Hope Dwindles In Ferry Search

At least 38 people were still missing some 24 hours after the sinking of a Philippine passenger ship carrying over 650 people, authorities said on Friday.

The MV Asia South Korea sank before dawn on Thursday in the central Phlippines, triggering a huge rescue operation involving the navy, the air force, merchant vessels and scores of fishing boats.

Civil Defence official Angel Gaviola said 614 people had been rescued and 38 were still missing.

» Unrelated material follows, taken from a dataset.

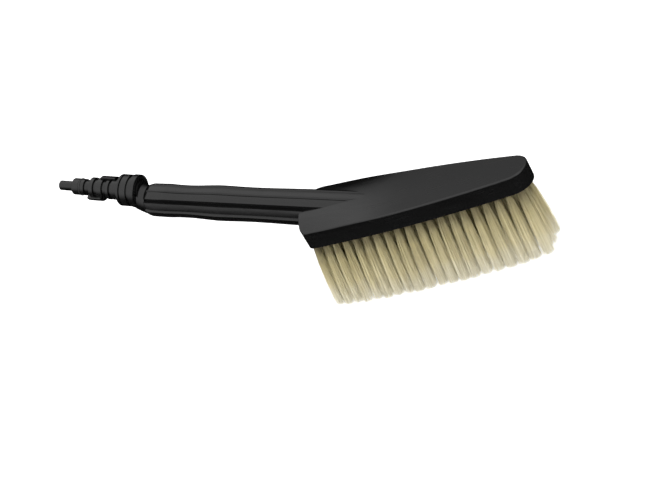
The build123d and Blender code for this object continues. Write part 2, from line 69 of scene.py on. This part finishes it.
def make_camera():
    """The camera looks down on the head's near side, rolled so that the handle lies nearly level."""
    back = Vector((
        math.sin(AZIMUTH) * math.cos(ELEVATION),
        -math.cos(AZIMUTH) * math.cos(ELEVATION),
        math.sin(ELEVATION),
    ))
    level = Vector((math.cos(AZIMUTH), math.sin(AZIMUTH), 0.0))
    upward = back.cross(level)
    right = math.cos(ROLL) * level + math.sin(ROLL) * upward
    up = -math.sin(ROLL) * level + math.cos(ROLL) * upward
    data = bpy.data.cameras.new("camera")
    data.lens = LENS
    data.sensor_width = SENSOR
    camera = bpy.data.objects.new("camera", data)
    bpy.context.scene.collection.objects.link(camera)
    place = Matrix((right, up, back)).transposed().to_4x4()
    place.translation = AIM + DISTANCE * back
    camera.matrix_world = place
    bpy.context.scene.camera = camera


# ---- node helpers --------------------------------------------------------------------------------
NOISE_ROUGHNESS = 0.55
MIX_FACTOR, MIX_FIRST, MIX_SECOND, MIX_RESULT = 0, 6, 7, 2  # sockets of a mix node set to colours


class Nodes:
    """A new node material with short calls for the few nodes used here."""

    def __init__(self, name):
        self.material = bpy.data.materials.new(name)
        self.material.use_nodes = True
        self.tree = self.material.node_tree
        self.surface = self.tree.nodes["Principled BSDF"]
        self.place = self.add("ShaderNodeTexCoord").outputs["Object"]

    def add(self, kind, **values):
        node = self.tree.nodes.new(kind)
        for key, value in values.items():
            setattr(node, key, value)
        return node

    def link(self, source, target):
        self.tree.links.new(source, target)

    def noise(self, scale, detail=3.0, stretch=None):
        """Noise at a scale in waves per metre, stretched along the axes if asked."""
        node = self.add("ShaderNodeTexNoise")
        node.inputs["Scale"].default_value = scale
        node.inputs["Detail"].default_value = detail
        node.inputs["Roughness"].default_value = NOISE_ROUGHNESS
        if stretch is None:
            self.link(self.place, node.inputs["Vector"])
        else:
            mapping = self.add("ShaderNodeMapping")
            mapping.inputs["Scale"].default_value = stretch
            self.link(self.place, mapping.inputs["Vector"])
            self.link(mapping.outputs["Vector"], node.inputs["Vector"])
        return node.outputs["Fac"]

    def ramp(self, source, *stops):
        """Colour ramp from (position, colour) stops."""
        node = self.add("ShaderNodeValToRGB")
        elements = node.color_ramp.elements
        while len(elements) < len(stops):
            elements.new(0.5)
        for element, (position, colour) in zip(elements, stops):
            element.position = position
            element.color = (*colour, 1.0)
        self.link(source, node.inputs["Fac"])
        return node.outputs["Color"]

    def span(self, source, low, high, new_low, new_high):
        """Maps a value from one range to another, clamped."""
        node = self.add("ShaderNodeMapRange")
        node.inputs["From Min"].default_value = low
        node.inputs["From Max"].default_value = high
        node.inputs["To Min"].default_value = new_low
        node.inputs["To Max"].default_value = new_high
        self.link(source, node.inputs["Value"])
        return node.outputs["Result"]

    def mix(self, factor, first, second, blend="MIX"):
        """Mixes two colours, each a socket or a plain colour, by a socket or a number."""
        node = self.add("ShaderNodeMix", data_type="RGBA", blend_type=blend)
        for key, value in ((MIX_FACTOR, factor), (MIX_FIRST, first), (MIX_SECOND, second)):
            if isinstance(value, bpy.types.NodeSocket):
                self.link(value, node.inputs[key])
            elif key == MIX_FACTOR:
                node.inputs[key].default_value = value
            else:
                node.inputs[key].default_value = (*value, 1.0)
        return node.outputs[MIX_RESULT]

    def bump(self, *layers):
        """Chains bump nodes, each (height socket, strength, depth in metres)."""
        normal = None
        for height, strength, depth in layers:
            node = self.add("ShaderNodeBump")
            node.inputs["Strength"].default_value = strength
            node.inputs["Distance"].default_value = depth
            self.link(height, node.inputs["Height"])
            if normal is not None:
                self.link(normal, node.inputs["Normal"])
            normal = node.outputs["Normal"]
        self.link(normal, self.surface.inputs["Normal"])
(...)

He said six people were killed but the military had put the death toll on Thursday at nine.

Gaviola said more survivors could still be found even though it was more than 24 hours since the accident.

"I think there are a lot of possibilities (of finding more survivors)," he said by telephone from Cebu, in the central Philippines.

"We heard that some survivors boarded fishing boats because that is a fishing ground area."

Rescue operations resumed at dawn after being halted at night because of bad weather, Gaviola said, adding that fishing boats, naval vessels and merchant ships were still scouring the area.

The MV Asia South Korea, carrying 606 passengers and 52 crew from Cebu to Iloilo, sank off Bantayan Island, 500 km (300 miles) southeast of Manila, at 5 a.m. on Thursday (2100 GMT Wednesday) after being buffeted by high waves.

It was the latest in a string of maritime disasters in the Philippines, an archipelagic nation of over 7,000 islands where sea transport is widely used.

In 1987, some 4,300 people were killed when a ferry collided with an oil tanker near Manila in the world's worst peacetime sea disaster.